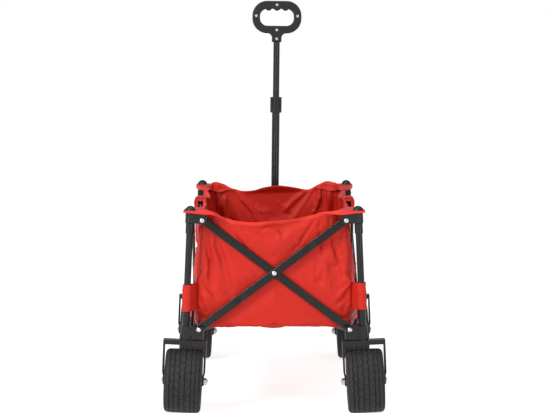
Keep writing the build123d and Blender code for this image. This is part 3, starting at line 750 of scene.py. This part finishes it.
def stitches(name, path, out, pitch, length, size):
    """A row of short raised stitches along a path, as one mesh of small closed bars."""
    run = run_along(path)
    points, faces = [], []
    for start in np.arange(pitch / 2, run[-1] - length, pitch):
        ends = []
        for at in (start, start + length):
            place, facing = at_run(at, run, path), at_run(at, run, out)
            ends.append((place, facing / np.linalg.norm(facing)))
        along = ends[1][0] - ends[0][0]
        along /= np.linalg.norm(along)
        first = len(points)
        for place, facing in ends:
            side = np.cross(along, facing)
            for a, b in ((-1, -0.4), (1, -0.4), (0.5, 1), (-0.5, 1)):
                points.append(place + side * a * size / 2 + facing * b * size / 2)
        faces += [[first + k for k in quad] for quad in
                  ((0, 1, 5, 4), (1, 2, 6, 5), (2, 3, 7, 6), (3, 0, 4, 7), (3, 2, 1, 0), (4, 5, 6, 7))]
    return add_mesh(name, points, faces, THREAD)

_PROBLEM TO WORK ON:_
Give the complete listing a second time, exactly as it reads.

_ANSWER FOR THIS EXERCISE:_
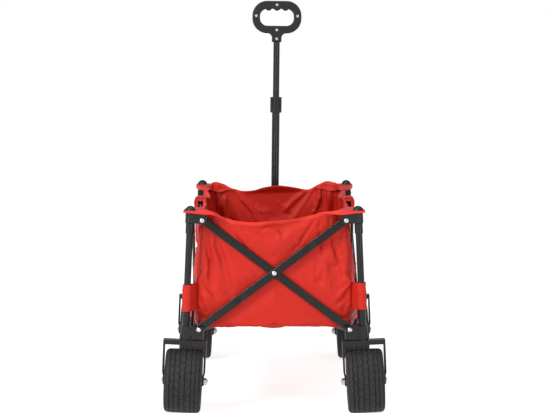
Keep writing the build123d and Blender code for this image. This is part 3, starting at line 750 of scene.py. This part finishes it.
def stitches(name, path, out, pitch, length, size):
    """A row of short raised stitches along a path, as one mesh of small closed bars."""
    run = run_along(path)
    points, faces = [], []
    for start in np.arange(pitch / 2, run[-1] - length, pitch):
        ends = []
        for at in (start, start + length):
            place, facing = at_run(at, run, path), at_run(at, run, out)
            ends.append((place, facing / np.linalg.norm(facing)))
        along = ends[1][0] - ends[0][0]
        along /= np.linalg.norm(along)
        first = len(points)
        for place, facing in ends:
            side = np.cross(along, facing)
            for a, b in ((-1, -0.4), (1, -0.4), (0.5, 1), (-0.5, 1)):
                points.append(place + side * a * size / 2 + facing * b * size / 2)
        faces += [[first + k for k in quad] for quad in
                  ((0, 1, 5, 4), (1, 2, 6, 5), (2, 3, 7, 6), (3, 0, 4, 7), (3, 2, 1, 0), (4, 5, 6, 7))]
    return add_mesh(name, points, faces, THREAD)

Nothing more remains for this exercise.